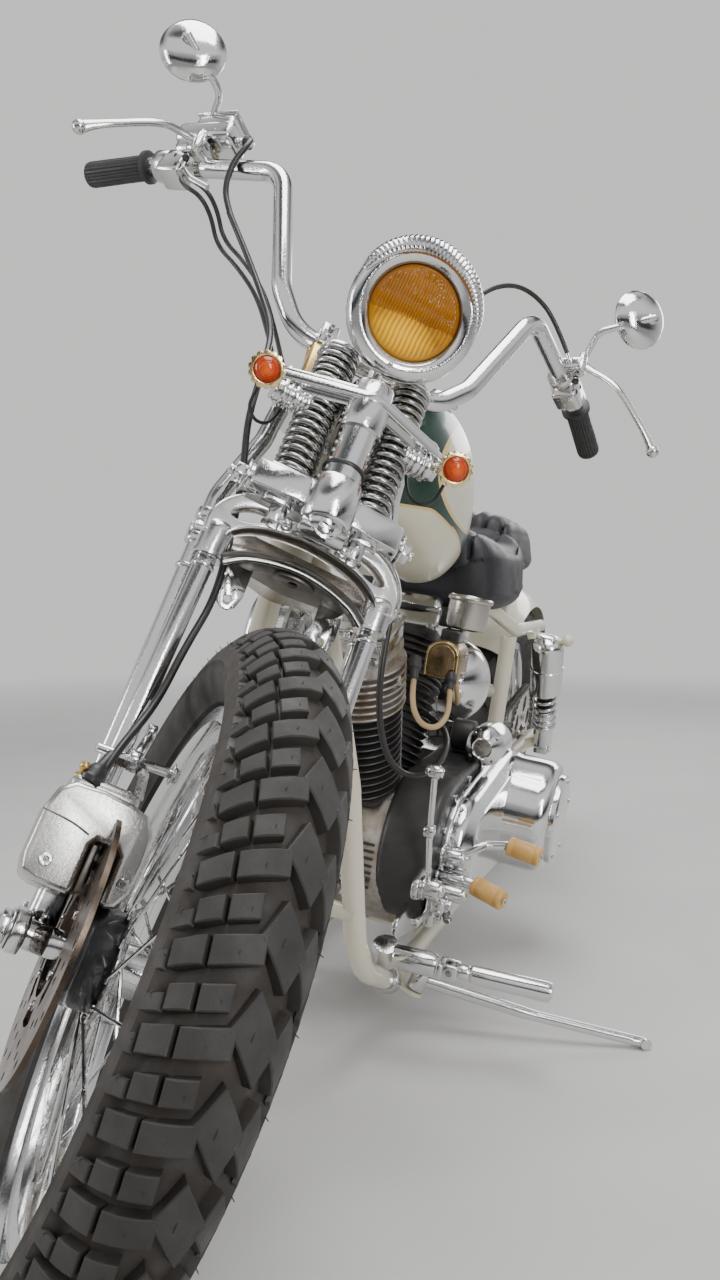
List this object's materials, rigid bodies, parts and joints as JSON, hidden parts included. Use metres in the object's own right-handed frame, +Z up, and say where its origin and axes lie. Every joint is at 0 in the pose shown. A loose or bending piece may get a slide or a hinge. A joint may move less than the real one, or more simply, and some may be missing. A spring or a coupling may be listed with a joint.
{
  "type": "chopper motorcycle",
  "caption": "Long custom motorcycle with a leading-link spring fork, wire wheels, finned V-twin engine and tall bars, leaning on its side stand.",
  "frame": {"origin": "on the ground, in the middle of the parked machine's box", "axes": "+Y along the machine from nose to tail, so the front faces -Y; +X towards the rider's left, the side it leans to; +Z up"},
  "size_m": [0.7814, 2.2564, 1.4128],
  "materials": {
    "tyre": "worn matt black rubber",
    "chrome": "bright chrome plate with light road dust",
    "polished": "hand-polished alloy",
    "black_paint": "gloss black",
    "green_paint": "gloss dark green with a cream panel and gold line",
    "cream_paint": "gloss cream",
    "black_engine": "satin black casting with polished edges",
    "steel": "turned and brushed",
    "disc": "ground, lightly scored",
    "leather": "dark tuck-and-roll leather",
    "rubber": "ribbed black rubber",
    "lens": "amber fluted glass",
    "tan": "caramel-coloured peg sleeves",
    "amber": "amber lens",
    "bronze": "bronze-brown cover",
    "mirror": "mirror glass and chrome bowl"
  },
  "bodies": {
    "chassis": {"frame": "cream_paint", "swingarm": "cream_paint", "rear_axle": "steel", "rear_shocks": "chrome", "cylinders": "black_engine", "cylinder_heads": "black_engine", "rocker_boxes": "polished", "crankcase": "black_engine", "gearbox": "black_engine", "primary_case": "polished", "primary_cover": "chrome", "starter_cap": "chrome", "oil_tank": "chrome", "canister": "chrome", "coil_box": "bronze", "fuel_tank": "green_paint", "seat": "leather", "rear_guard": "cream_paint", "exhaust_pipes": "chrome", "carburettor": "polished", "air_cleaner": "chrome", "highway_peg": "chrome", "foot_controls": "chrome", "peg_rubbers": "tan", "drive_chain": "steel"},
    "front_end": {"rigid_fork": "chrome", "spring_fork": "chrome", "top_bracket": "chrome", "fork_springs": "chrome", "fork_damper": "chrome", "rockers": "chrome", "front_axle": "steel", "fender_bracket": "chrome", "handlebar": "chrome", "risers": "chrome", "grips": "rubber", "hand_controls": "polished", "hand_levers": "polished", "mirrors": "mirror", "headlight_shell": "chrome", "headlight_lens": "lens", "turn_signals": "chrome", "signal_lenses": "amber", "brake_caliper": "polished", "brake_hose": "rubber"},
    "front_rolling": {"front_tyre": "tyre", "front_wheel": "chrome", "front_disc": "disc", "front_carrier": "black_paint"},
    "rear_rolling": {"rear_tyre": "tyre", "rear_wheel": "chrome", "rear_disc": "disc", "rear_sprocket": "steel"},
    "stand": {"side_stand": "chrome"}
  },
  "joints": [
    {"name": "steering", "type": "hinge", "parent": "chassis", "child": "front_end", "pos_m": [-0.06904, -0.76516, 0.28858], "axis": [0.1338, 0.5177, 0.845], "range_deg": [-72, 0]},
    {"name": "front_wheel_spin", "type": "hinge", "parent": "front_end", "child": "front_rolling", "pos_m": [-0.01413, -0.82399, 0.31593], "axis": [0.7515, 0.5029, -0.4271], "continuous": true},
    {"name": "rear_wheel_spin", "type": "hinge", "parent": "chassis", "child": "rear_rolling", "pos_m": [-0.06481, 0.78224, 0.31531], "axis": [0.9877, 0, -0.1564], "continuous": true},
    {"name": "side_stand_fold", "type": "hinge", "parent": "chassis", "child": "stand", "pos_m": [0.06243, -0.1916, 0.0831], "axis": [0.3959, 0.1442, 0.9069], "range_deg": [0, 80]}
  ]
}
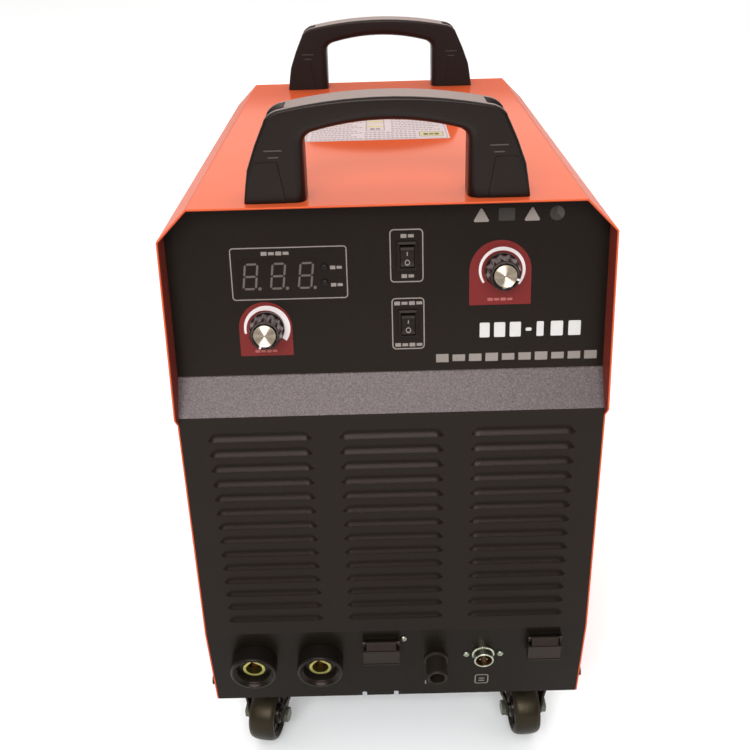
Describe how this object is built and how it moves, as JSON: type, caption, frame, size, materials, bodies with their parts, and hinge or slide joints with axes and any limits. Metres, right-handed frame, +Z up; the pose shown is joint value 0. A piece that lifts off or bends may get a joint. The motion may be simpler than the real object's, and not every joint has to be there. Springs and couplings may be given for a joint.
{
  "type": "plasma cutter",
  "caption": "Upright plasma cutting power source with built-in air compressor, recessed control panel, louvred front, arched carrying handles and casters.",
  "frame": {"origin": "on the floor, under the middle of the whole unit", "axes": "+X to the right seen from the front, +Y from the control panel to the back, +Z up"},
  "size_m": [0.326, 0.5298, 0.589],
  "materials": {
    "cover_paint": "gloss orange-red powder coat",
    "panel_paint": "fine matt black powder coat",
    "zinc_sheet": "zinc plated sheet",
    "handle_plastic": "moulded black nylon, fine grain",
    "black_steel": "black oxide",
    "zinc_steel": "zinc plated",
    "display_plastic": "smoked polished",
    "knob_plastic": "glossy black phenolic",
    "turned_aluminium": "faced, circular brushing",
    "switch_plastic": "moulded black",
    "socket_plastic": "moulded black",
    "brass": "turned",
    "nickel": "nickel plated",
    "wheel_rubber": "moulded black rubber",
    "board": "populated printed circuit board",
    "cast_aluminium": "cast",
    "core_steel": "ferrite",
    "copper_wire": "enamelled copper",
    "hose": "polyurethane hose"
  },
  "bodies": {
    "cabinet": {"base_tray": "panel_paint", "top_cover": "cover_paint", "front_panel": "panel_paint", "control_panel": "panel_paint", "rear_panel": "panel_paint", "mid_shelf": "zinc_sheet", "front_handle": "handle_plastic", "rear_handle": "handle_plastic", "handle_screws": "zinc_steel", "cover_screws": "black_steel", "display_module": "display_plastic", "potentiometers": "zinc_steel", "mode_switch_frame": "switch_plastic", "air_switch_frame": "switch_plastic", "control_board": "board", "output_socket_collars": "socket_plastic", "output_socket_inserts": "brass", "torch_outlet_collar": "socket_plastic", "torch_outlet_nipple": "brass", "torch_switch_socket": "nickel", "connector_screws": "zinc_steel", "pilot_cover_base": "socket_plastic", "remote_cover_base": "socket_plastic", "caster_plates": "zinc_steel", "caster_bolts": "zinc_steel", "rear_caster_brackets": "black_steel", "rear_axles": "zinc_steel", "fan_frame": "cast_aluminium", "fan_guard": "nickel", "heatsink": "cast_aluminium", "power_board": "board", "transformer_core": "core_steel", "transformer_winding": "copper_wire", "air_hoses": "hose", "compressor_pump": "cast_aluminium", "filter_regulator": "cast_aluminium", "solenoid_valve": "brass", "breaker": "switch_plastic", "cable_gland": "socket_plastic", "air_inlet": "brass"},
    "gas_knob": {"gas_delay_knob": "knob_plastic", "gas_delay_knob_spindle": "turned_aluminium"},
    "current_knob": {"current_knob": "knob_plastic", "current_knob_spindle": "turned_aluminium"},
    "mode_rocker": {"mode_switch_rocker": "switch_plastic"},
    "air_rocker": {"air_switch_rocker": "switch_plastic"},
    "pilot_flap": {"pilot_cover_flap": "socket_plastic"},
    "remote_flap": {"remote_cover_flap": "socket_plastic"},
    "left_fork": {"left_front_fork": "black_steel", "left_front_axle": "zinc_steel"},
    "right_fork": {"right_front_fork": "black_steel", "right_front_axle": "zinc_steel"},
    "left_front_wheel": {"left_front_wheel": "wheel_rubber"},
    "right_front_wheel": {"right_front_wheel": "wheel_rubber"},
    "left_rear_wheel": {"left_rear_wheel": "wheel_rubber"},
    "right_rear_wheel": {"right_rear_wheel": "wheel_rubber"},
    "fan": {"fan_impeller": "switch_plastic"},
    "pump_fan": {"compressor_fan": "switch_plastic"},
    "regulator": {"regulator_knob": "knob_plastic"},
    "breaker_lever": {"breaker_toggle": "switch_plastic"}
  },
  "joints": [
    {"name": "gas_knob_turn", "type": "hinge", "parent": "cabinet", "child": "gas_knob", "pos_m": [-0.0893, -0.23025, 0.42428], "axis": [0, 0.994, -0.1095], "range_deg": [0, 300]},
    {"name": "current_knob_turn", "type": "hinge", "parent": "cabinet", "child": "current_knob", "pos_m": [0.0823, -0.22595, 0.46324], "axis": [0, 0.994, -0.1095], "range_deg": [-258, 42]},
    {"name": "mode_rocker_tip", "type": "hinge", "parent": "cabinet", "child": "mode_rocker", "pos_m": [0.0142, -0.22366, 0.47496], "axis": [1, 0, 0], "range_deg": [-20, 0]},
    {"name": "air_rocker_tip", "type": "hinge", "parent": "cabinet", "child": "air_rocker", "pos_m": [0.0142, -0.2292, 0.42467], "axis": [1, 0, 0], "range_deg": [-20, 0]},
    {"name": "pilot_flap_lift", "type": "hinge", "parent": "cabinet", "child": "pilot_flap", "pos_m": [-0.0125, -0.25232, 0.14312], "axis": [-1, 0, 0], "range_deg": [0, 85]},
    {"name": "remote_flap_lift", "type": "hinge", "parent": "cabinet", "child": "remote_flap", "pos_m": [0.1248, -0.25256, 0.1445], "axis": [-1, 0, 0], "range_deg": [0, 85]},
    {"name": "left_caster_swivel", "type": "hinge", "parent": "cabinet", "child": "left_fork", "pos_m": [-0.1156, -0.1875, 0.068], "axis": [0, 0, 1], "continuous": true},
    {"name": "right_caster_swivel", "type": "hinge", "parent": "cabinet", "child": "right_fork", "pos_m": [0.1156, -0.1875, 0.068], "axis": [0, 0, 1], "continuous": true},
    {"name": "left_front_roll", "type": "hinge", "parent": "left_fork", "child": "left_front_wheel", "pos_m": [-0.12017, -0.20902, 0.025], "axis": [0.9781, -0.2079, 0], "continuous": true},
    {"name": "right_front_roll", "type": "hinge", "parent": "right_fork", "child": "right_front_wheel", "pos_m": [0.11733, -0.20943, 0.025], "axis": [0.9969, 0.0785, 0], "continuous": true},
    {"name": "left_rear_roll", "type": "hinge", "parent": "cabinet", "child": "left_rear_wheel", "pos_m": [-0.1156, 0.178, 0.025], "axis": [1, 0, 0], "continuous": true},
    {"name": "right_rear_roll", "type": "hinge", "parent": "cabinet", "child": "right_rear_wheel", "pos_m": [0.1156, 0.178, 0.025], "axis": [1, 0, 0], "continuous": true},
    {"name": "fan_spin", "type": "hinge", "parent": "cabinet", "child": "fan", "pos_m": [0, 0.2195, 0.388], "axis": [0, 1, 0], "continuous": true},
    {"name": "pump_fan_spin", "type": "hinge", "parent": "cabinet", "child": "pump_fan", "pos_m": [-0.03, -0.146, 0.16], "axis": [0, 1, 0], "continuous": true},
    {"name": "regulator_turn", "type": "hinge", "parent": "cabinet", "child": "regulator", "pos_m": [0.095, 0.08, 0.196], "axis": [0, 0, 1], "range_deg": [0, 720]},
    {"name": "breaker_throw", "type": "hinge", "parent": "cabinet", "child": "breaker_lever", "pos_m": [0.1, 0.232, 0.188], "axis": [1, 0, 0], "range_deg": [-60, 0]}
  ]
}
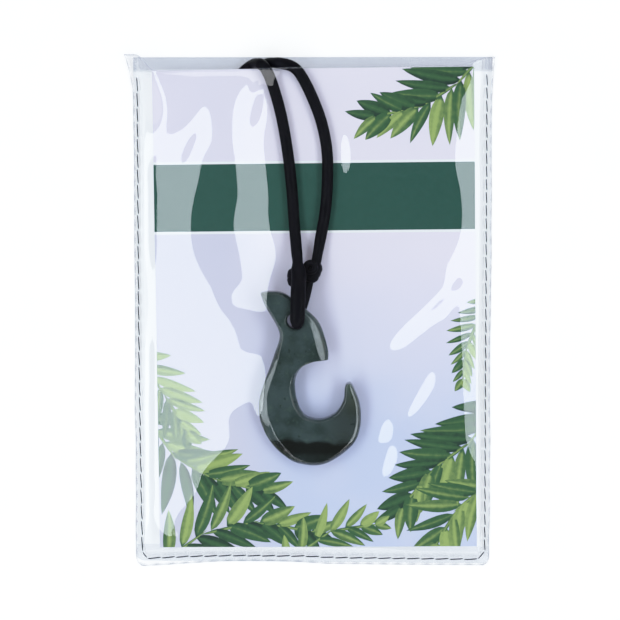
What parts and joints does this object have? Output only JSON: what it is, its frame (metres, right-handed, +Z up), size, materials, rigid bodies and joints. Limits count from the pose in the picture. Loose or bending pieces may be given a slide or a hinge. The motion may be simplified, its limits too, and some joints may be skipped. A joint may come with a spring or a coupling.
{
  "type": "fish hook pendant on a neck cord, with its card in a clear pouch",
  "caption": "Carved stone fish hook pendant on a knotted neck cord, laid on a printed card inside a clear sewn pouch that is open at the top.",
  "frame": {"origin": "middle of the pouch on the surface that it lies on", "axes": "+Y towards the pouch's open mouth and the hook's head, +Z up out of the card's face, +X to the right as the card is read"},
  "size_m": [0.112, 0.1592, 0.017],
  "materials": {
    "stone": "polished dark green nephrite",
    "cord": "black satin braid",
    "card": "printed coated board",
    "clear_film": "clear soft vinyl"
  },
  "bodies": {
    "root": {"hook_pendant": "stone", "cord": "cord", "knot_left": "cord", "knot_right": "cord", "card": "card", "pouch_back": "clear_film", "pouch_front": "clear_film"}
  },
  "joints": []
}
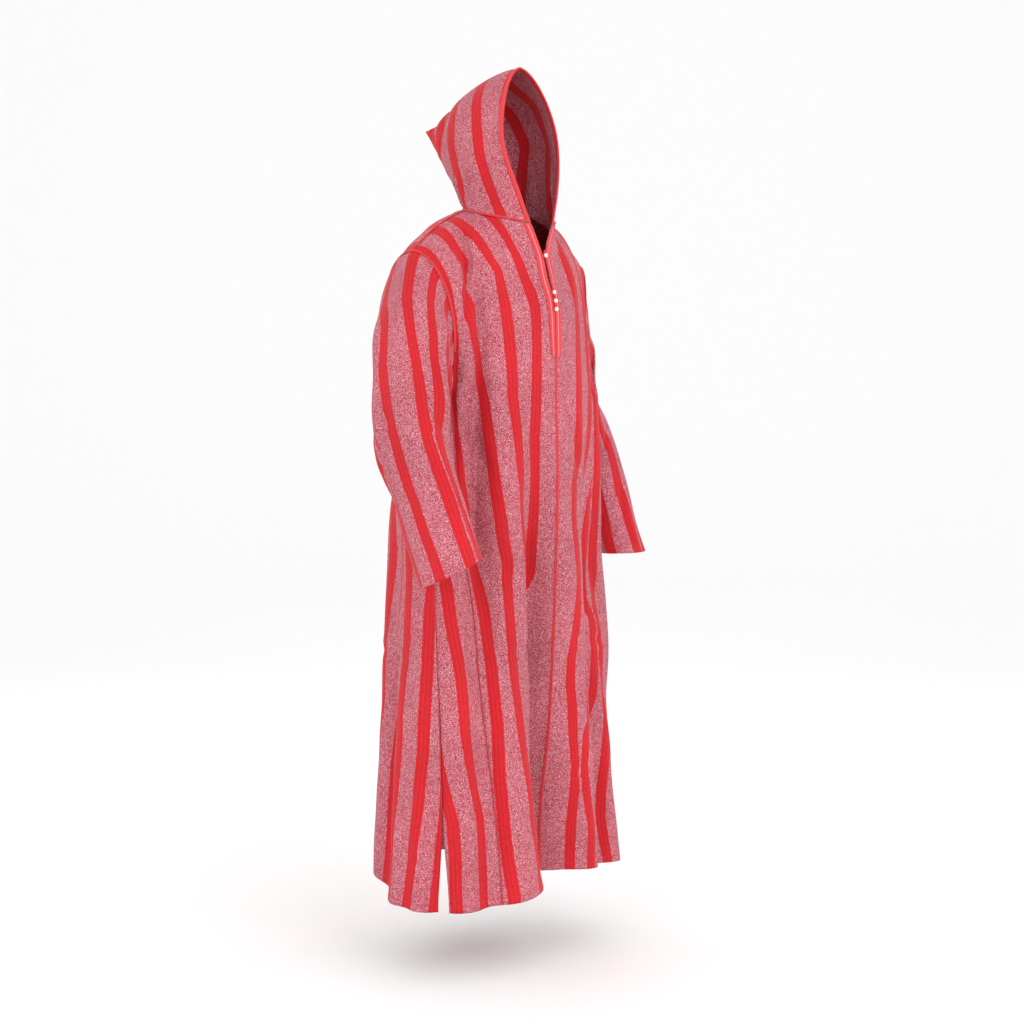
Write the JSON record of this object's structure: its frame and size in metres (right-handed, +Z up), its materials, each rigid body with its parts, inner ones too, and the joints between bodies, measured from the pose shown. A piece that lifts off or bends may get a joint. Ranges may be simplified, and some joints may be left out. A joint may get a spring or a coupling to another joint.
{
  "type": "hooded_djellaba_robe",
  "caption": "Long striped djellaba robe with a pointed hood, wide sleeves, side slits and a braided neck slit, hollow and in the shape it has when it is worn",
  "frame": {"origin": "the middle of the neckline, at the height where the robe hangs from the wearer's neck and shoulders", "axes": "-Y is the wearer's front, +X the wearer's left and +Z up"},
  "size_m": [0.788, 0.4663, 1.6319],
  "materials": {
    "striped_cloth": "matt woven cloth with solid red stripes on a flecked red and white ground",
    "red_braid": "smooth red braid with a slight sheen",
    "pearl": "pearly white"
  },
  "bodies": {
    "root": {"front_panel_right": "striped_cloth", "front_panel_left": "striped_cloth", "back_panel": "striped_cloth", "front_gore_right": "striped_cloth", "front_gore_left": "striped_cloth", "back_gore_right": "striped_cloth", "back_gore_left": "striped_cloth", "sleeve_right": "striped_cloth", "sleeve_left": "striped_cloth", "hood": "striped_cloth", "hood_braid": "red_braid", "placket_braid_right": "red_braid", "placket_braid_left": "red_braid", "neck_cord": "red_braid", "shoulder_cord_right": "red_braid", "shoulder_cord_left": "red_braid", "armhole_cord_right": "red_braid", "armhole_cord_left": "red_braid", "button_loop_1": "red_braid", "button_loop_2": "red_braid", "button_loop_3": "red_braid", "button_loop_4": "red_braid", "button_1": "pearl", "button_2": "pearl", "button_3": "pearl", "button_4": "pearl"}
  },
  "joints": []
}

--------------------

> Written exercise
In the listing above, find the lines holding the word "slide" and copy them.

> Result
List this object's materials, rigid bodies, parts and joints as JSON, hidden parts included. Use metres in the object's own right-handed frame, +Z up, and say where its origin and axes lie. Every joint is at 0 in the pose shown. A loose or bending piece may get a slide or a hinge. A joint may move less than the real one, or more simply, and some may be missing. A spring or a coupling may be listed with a joint.
Describe how this object is built and how it moves, as JSON: type, caption, frame, size, materials, bodies with their parts, and hinge or slide joints with axes and any limits. Metres, right-handed frame, +Z up; the pose shown is joint value 0. A piece that lifts off or bends may get a joint. The motion may be simpler than the real object's, and not every joint has to be there. Springs and couplings may be given for a joint.
What parts and joints does this object have? Output only JSON: what it is, its frame (metres, right-handed, +Z up), size, materials, rigid bodies and joints. Limits count from the pose in the picture. Loose or bending pieces may be given a slide or a hinge. The motion may be simplified, its limits too, and some joints may be skipped. A joint may come with a spring or a coupling.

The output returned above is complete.